I think I way underestimated the importance of making sure that people understood that we should be making the family the center of everything. We were good at running grants or we were good at running programs. We were good at getting a service out to a family quickly and efficiently and to most of the eligible families in our community. But that created silos – everyone started thinking of themselves as working for this program or that program. Having to get outside of that box was a longer process than what I had anticipated.

Looking back, one of the things I'd do a little differently is spend a little bit more time focusing with our managers, especially our program manager, about why we're doing it and how we're doing it and what the information is that we want to measure and track and follow through on. The organizational shifts were probably the thing that was I think the biggest challenge in making the move.

The 2Gen approach is an approach, it's not a program. Everyone who works for Garrett County Community Action, we expect to understand that and focus on this process rather than providing a service.

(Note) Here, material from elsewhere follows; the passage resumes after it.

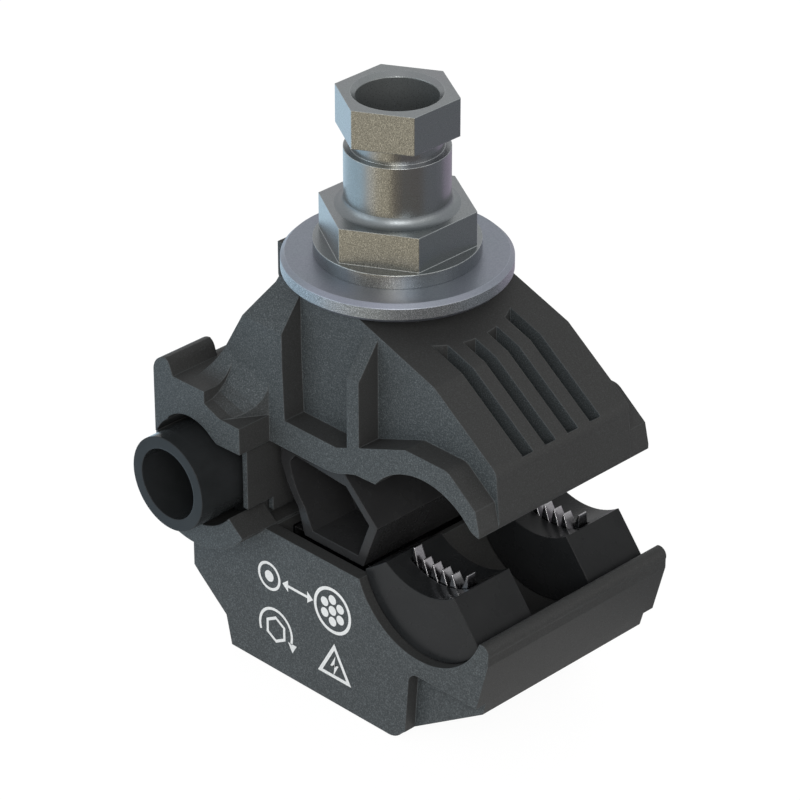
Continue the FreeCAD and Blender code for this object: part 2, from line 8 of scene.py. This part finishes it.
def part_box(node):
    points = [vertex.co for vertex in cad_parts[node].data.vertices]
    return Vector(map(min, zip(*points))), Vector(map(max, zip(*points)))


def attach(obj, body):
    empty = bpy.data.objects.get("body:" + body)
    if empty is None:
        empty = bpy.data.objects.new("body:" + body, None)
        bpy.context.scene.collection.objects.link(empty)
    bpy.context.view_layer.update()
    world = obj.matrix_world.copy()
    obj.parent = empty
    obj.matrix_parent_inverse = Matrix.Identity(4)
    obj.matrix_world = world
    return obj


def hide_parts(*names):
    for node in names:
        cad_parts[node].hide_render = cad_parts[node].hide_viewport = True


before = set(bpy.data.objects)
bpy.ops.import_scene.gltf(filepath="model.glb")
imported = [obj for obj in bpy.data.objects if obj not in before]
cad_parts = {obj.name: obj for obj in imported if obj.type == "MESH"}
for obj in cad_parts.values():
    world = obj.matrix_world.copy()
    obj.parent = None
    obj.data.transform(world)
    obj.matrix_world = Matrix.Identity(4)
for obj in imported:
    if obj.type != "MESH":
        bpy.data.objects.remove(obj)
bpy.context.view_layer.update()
MM = 0.001

BLADES = ["lower_blade_front", "lower_blade_rear", "upper_blade_front", "upper_blade_rear"]
SEALS = ["lower_main_seal_front", "lower_main_seal_rear", "upper_main_seal_front",
         "upper_main_seal_rear", "lower_tap_seal", "upper_tap_seal"]
NODE_SHARP_ANGLE = 30
PIECE_SHARP_ANGLE = 35

# Bolt
HEAD_H = 4.0 * MM
HEAD_HALF = 5.0 * MM
HEAD_CHAMFER = 0.35 * MM
THREAD_CREST = 2.98 * MM
THREAD_ROOT = 2.56 * MM
THREAD_PITCH = 1.0 * MM
THREAD_START = 20.0 * MM
THREAD_END_CHAMFER = 0.35 * MM
THREAD_FORM = (0.05, 0.3, 0.65, 0.95, 1.0, 0.7, 0.35, 0.05)

# Nut: its bore, and the fillet at the foot of its barrel
NUT_BORE_R = 3.9 * MM
BARREL_R = 4.95 * MM
BARREL_FOOT_Z = 47.6 * MM
FILLET_SIZE = 0.86 * MM
FILLET_LIFT = 0.003 * MM

# Toe of the hood's wall beside the tap sleeve, in millimetres
TOE_LOW = (-17.28, -15.05, 22.1)
TOE_HIGH = (-17.0, -9.45, 22.7)

# Print on the lower body's front face, in millimetres
PRINT_Y = -12.012
TAP_MARK = (-5.2, 10.3)
MAIN_MARK = (3.4, 10.3)
TURN_MARK = (-4.4, 4.6)
SHOCK_MARK = (3.6, 4.1)

# Camera
CAMERA_AZIMUTH = 45.02
CAMERA_ELEVATION = 29.885
CAMERA_DISTANCE = 370.815 * MM
TARGET_HEIGHT = 26.773 * MM
TARGET_SHIFT = 0.228 * MM
SENSOR_WIDTH = 36.0
FOCAL_PIXELS = 3953.37
PICTURE_PIXELS = 800

# Light: lamps as azimuth, elevation, distance, size, watts, colour and whether metal mirrors them
WORLD_LEVEL = 0.40
LAMP_AIM_Z = 0.025
LAMPS = {
    "key": (245, 16, 0.6, (0.5, 0.4), 0.85, (0.86, 0.98, 1.06), True),
    "front": (318, 30, 0.7, (0.4, 0.4), 2.6, (1.0, 0.97, 0.94), True),
    "fill": (12, 25, 0.7, (0.4, 0.4), 0.5, (1.0, 0.93, 0.86), True),
    "back": (135, 14, 0.6, (0.5, 0.3), 2.4, (1.0, 1.0, 0.99), False),
}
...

The other thing is that you mentioned earlier that we have a national reputation. In part, that came about because we were out of the gate early. We started this work when this 2Gen language was just being evolved and developed by different national entities. For a rural community like us, having outside groups like the Aspen Institute or the Annie E. Casey Foundation come in and help us was critical. I linked us not just with resources but with other groups around the country who were doing the same work.

We shared this information with other groups and, of course, we learned from that process. In a rural community like Garrett County, if we wouldn't have had those groups supporting us, we would have probably just not moved nearly as fast or as far as we did. That was one of the other key lessons learned.